‘Extraordinary action’ pledged by housing leaders to combat violence in the projects

By Joseph D. Bryant

Housing Authority of the Birmingham District

From left: Michael Lundy, president and CEO of the HABD, Cardell Davis, chair of the HABD board of commissioners and Morrell Todd, vice chair of the HABD board. (Frank Couch, file)
From left: Michael Lundy, president and CEO of the HABD, Cardell Davis, chair of the HABD board of commissioners and Morrell Todd, vice chair of the HABD board. (Frank Couch, file)

Residents and leaders of the Housing Authority of the Birmingham District Monday stood in solidarity to denounce violence as the agency’s president and CEO presented a multi-point plan of action.

HABD President/CEO Michael Lundy detailed to the Board of Commissioners his security plan that includes hiring a director of public safety, a zero tolerance policy for guns, increased police patrols and a call for greater resident engagement.

“We’re willing to do whatever it takes to rid the community of crime and violence,” Lundy told the board. “As president and CEO it’s time to take extraordinary action to do whatever we can. I don’t care who gets upset with what we’re trying to do.”

Lundy and housing authority leaders delivered their strongest comments on changing policies and strategies since a deadly shooting at Marks Village earlier this month.

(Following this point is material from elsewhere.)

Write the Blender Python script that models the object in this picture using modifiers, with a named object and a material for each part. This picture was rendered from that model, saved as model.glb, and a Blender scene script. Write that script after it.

Each of the four HABD board members expressed support for enhanced security measures.

“This board is determined to make sure that our residents are afforded safe, sanitary and decent housing,” said board chairman Cardell Davis. “We want to ensure that all of our residents are safe.”

Lundy said the public safety director position has already generated broad interest.

“We’ve had some people who have had significant experience in law enforcement and we are very interested in interviewing those people and bringing them on board,” he said.

Lundy also stood by his plan to prohibit firearms at HABD properties. He said the staff is working on details to implement that ban.

HABD will conduct a voluntary gun buyback to promote the upcoming ban.

“It’s time to take extreme measures to address these extreme issues,” Lundy said.

Board member Myrna Jackson praised Lundy’s quick action.

“I’m very grateful for the initial security measures,” she said. “You have a solution ready at hand and I think that’s commendable.”

Board member Ray Clark noted that the HABD approach is multifaceted.

“It’s not just one thing that’s going to make our community safe. It’s going to take a number of cumulative actions,” he said.

Residents Monday also underscored the need for enhanced security and offered personal perspectives on the issue.

Eldridge Knighton, president of Morton Simpson Village in the Kingston Neighborhood, said it was time for a frank look at the problem.

Stephanie Carter, president of Southtown Court, said security in her community is improving because of the police action and resident involvement.

“I don’t believe in ‘snitching’ because I’ll tell you to your face,” she said. “Get more of us involved.”

Rev. Morrell Todd called community and resident involvement an essential component in addressing crime. HABD is also working to establish community block watch programs.

“We know that police can’t be there all the time but we can be more vigilant about stressing the importance of working together and looking out for each other,” Todd said.